Serbian President announces the arrest of Serbia's last remaining UN-indicted war crimes suspect, the former leader of the Croatian Serbs, Goran Hadzic.
Goran Hadzic was arrested at 8.24am, Serbia's President, Boris Tadic, told a press conference in Belgrade on Wednesday.
"With Hadzic's arrest Serbia has met its legal obligations and moral duties," Tadic told reporters, referring to the fact that Hadzic was the last UN-indicted Serbian war crimes suspect.
"Cooperation with the Hague [tribunal], which was our great obligation, has been fulfilled," he added.
Police arrested Hadzic in the Fruska Gora hills of northern Serbia, President Tadic explained. He declined to give exact details about the location and the arrest, though he did deny reports that Hadzic had been found near Serbian military facilities.
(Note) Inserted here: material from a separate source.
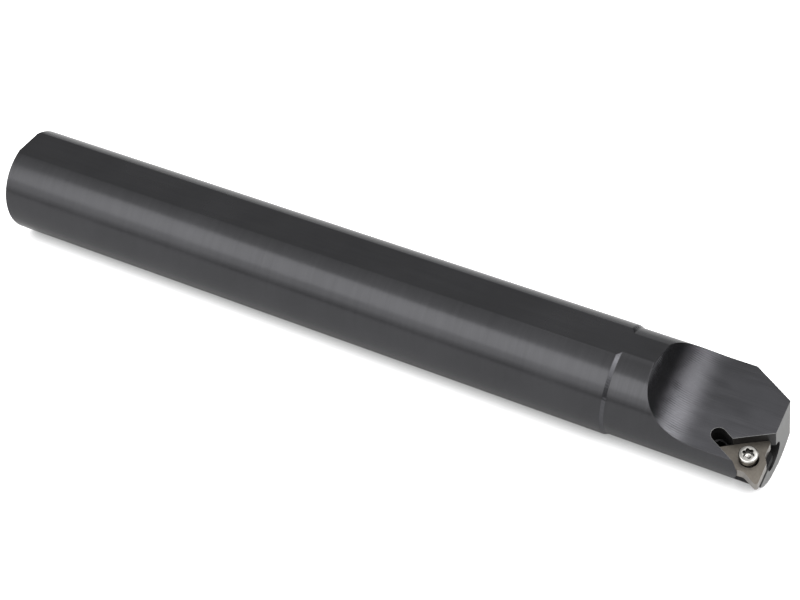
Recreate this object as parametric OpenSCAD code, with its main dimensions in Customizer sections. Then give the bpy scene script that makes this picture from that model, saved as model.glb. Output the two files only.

Hadzic's arrest follows the seizure of the Balkans' number-one war crimes suspect, Ratko Mladic, on May 26. The former Bosnian Serb commander, wanted for the 1995 massacre in Srebrenica among other crimes, was also arrested in the northern province of Vojvodina.
Vladimir Vukcevic, Serbia’s War Crimes Prosecutor, said police arrested Hadzic near the village of Krusedol, in northern Serbia, as he was about to meet with an unnamed helper and receive money from him.
"Hadzic had a false identity card and was armed, but did not resist arest," Vukcevic said.
The prosecutor said police also detained the “helper”. Vukcevic declined to reveal this person’s identity.
He said authorities were checking up on whether Hadzic had close contacts with Serbian Orthodox clerics, as some reports have maintained.
The International Criminal Tribunal for former Yugoslavia, ICTY, indicted Hadzic for war crimes allegedly committed during the conflict in Croatia in the early 1990s.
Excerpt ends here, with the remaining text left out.